Family name and connections can backfire. By the end of the campaign, Bush had raised nearly $400,000, much of it from old family friends like Mrs. Douglas MacArthur, former U.S. ambassador to England Anne Armstrong, and former Secretary of Defense Donald Rumsfeld. Hance charged that Bush was getting money from outsiders to buy the election, and he had help from former House Speaker Billy Clayton, who told reporters, “When money starts coming in from New York, it makes me start to wonder a little bit about the other candidate.” Bush was also harangued about his father’s involvement with the Trilateral Commission, which farmers suspected of undercutting world agricultural prices. Today Bush is careful to distance himself from most of his father’s former advisers.

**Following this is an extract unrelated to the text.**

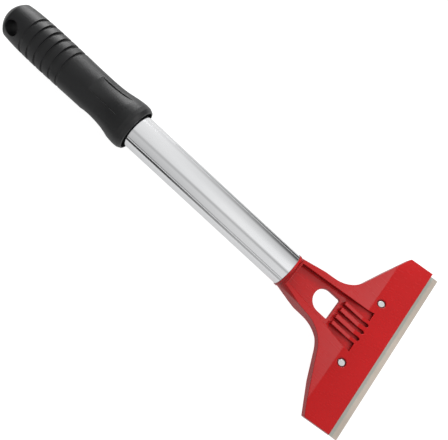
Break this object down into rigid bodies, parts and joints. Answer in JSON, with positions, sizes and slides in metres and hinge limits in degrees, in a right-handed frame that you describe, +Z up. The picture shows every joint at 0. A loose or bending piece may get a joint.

Don’t burn bridges. On the day of the election, November 7, 1978, the early returns looked good for Bush. High voter turnout in Midland County gave him 14,159 votes to Hance’s 4,285—even more than were cast for Republican gubernatorial candidate Bill Clements. But fortunes reversed when the Lubbock results were counted; Hance pulled 20,778 to Bush’s 15,399. Clements, meanwhile, received 21,094 votes from Lubbock. Bush knew then that he had lost the race. “He called me when he was still leading on TV to concede and was a gentleman about it,” Hance recalls. “He said, ‘Hance, looks like you beat me. Congratulations. You ran a good race.’ I never detected any bitterness.”

The lack of rancor between Bush and Hance allowed a friendship to flourish, especially after Hance switched parties in 1985 and became a Republican. Eight years later, when Bush announced for governor, Hance sent him a $10,000 campaign contribution. After Bush won, Hance jokingly told the governor-elect that he should thank him for ending his congressional aspirations.

“I told him if it weren’t for me, he wouldn’t be governor,” Hance said.

“Yeah,” Bush shot back. “I might be Speaker.”